Bondoukou had seen very limited exploration prior to La Mancha’s arrival in late 2008. The company conducted stream sediment and soil sampling as well as geophysical surveys and the work identified six anomalies. Trenching on the most promising anomaly, Dakoua North, prompted La Mancha to hit the zone with a 23-hole drill program.

The results included some interesting intersections, showing enriched lenses alternating with near-barren zones over a strike length of more than 1 km. Hole D3 cut 7.3 metres grading 5.5 grams gold from 25 metres depth, hole D4 returned 8.3 metres of 3 grams gold from 42 metres depth, and hole RC4 returned 1 metre of 7.63 grams gold from 61 metres downhole. Other good hits included 4 metres of 3.02 grams gold and 3 metres of 6.53 grams gold.

La Mancha now plans to move its drills southward, where the zone remains open under alluvial cover, and to a new anomaly known as the ZA 6 zone.

La Mancha operates four gold mines: Hassai in Sudan, the Frog’s Leg and White Foil mines in Western Australia, and the Ity mine in Cte d’Ivoire. It owns the White Foil mine outright and owns between 40% and 51% of the other three.

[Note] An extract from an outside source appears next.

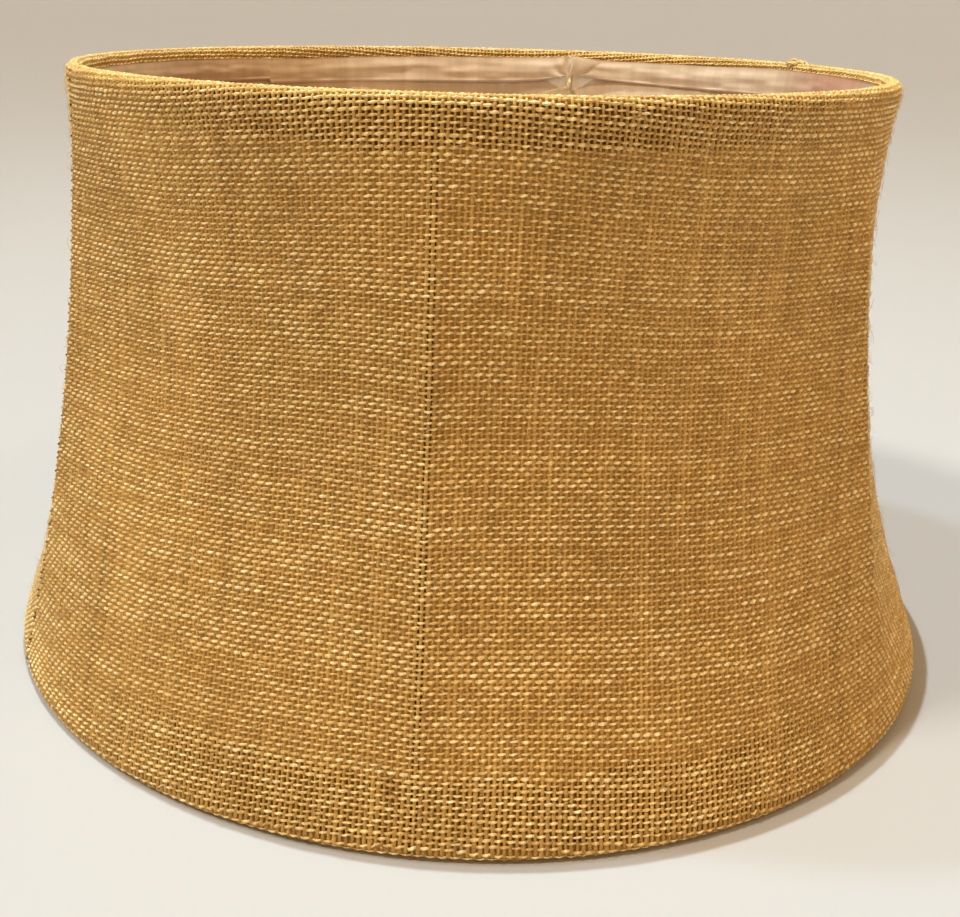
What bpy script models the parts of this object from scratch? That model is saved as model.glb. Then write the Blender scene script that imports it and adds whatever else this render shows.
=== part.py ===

In the second quarter of
the year, the company’s share of production from those operations totaled 42,857 oz. gold, a 54% increase from the second quarter of 2009. The increase stemmed primarily from White Foil, which La Mancha just restarted this year, and continued growth in the production rate at Frog’s Leg.

Average cash costs for the second quarter came in at US$581 per oz. Revenues totaled US$54.5 million for the quarter, leading to net earnings of US$8 million.

La Mancha’s share price gained 12¢ on news of the Hassai study to reach $2.02. The company has a 52-week trading range of $1.12- $2.25 and 142 million shares outstanding.